Normally I have tremendous sympathies for all of my brethren, and breth-women, in the Midwest. I have a slow cooker; I shovel snow and clear off my neighbor's sidewalk, hills scare me. But whenever spring rolls around there are always stories like this one where some Midwestern town, located along a river, faces destruction because there's a flood.
This year it's North Dakota, last year it was Iowa. In 2007, historic flooding hit Kansas. In 2006 it was Minnesota that had serious flooding. Every spring floods hit, every summer farmers complain about droughts, and every fall the world does not come to an end.
Now in case any of y'all in the South or West are wondering, rivers in the Midwest do not randomly start searching each spring for some unsuspecting town to attack and flood. No, people choose to live next to rivers, which is largely a function of history. Rivers USED TO provide a critical transportation link and promote economic growth. The carbonly evil automobile solved all that, but most of the towns along rivers never really shut-down.
Only problem with all of this is that the Federal Government is the nation's primary provider of flood insurance. I have only one question to ask here - ah, WHY?

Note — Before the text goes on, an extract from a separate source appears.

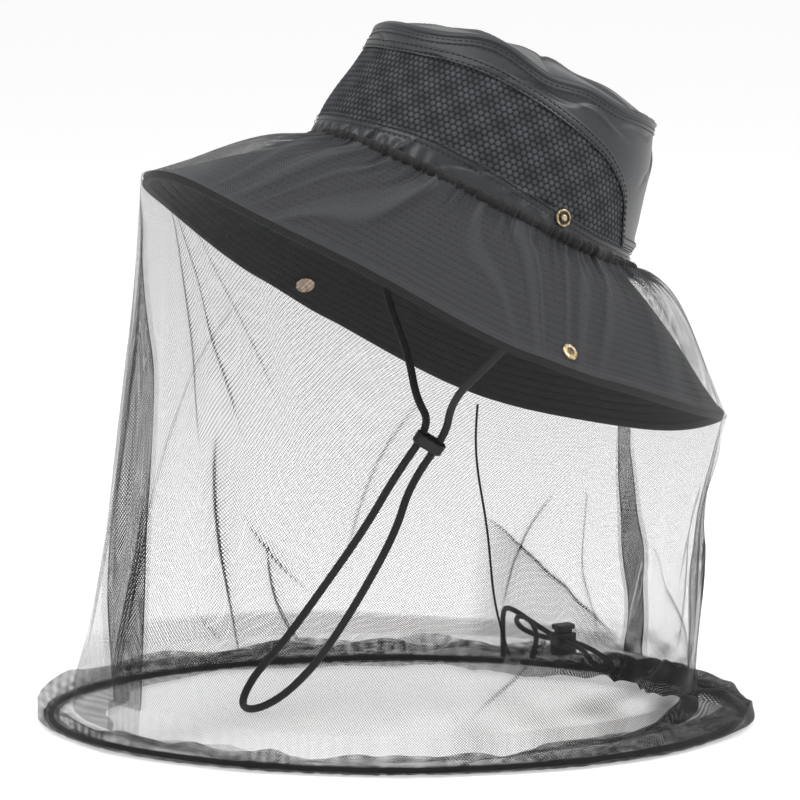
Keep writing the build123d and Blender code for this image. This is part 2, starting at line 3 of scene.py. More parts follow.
import bmesh
import bpy
import numpy as np
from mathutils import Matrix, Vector


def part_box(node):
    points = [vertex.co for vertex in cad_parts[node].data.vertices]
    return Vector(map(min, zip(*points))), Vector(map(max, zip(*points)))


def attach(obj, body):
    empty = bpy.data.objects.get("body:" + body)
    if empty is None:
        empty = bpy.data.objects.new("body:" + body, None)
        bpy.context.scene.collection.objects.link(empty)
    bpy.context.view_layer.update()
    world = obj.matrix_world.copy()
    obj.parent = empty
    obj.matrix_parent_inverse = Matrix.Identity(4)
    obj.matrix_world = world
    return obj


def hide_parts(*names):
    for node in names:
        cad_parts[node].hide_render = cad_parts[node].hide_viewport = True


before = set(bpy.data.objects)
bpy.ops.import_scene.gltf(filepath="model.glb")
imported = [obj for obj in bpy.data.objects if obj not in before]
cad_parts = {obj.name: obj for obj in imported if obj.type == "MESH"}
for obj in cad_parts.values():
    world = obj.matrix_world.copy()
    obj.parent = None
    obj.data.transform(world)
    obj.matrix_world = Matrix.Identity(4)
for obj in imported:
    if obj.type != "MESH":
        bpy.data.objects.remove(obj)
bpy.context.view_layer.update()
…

Well because the Federal Government has externalized all of the risk that people who live in flood areas have on those of us who are smart enough to decide that we don't want to live near rivers, or oceans, or lakes, or even retention ponds. In the 1960's, as this John Tierney column points out, the Feds starting offering heavily subsidized insurance to people in flood areas, but only about 1/3 of eligible people bought it. The other 2/3 correctly guessed that FEMA would save them when disaster struck. They were right in the case of New Orleans, and the pictures of people being pulled out of flooded cars on the news usually precedes an announcement by the Feds of disaster areas and checks in the mail.
Now in Fargo we are getting a lot of very emotionally moving stories about folks who are fighting a rising river to save their homes. Look, I feel for them, but let's say that these folks lived next to an active volcano, and we were reading about attempts to build a lava levy or roofs to prevent ash from burying their homes. I suspect we'd all be thinking "Sorry I'm not them, but hey, what did they think was going to happen? It was sort of stupid deciding to live near a volcano and thinking it would not erupt." And I doubt we'd be happy that our tax dollars were going to pay to REBUILD their homes next to the volcano so it could happen again.

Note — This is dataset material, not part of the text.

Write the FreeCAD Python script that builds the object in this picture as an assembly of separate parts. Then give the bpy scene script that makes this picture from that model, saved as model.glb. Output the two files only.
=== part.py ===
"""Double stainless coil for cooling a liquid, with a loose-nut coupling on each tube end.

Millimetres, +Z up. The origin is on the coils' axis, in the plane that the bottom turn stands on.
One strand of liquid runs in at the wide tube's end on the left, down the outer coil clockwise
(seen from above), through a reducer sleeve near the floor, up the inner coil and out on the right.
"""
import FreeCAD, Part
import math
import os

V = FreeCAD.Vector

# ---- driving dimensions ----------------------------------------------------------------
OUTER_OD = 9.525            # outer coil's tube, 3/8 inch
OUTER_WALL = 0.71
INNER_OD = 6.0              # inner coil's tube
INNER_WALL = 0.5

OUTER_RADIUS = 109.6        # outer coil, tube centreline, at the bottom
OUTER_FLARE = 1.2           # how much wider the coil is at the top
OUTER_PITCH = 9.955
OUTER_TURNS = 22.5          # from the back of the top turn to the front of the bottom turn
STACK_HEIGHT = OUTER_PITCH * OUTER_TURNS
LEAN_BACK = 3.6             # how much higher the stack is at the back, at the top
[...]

Now there is some good news on this front because one private insurer wants to get more actively involved in the business of flood insurance, so perhaps we can begin to push the Feds out of this horrible practice. But the way politics works I doubt that will happen soon.
Your tax dollars at work - abating other people's risky, and somewhat stupid behavior. We don't need to live next to rivers in the Midwest anymore, and we certainly don't need to subsidize people who want to live near them.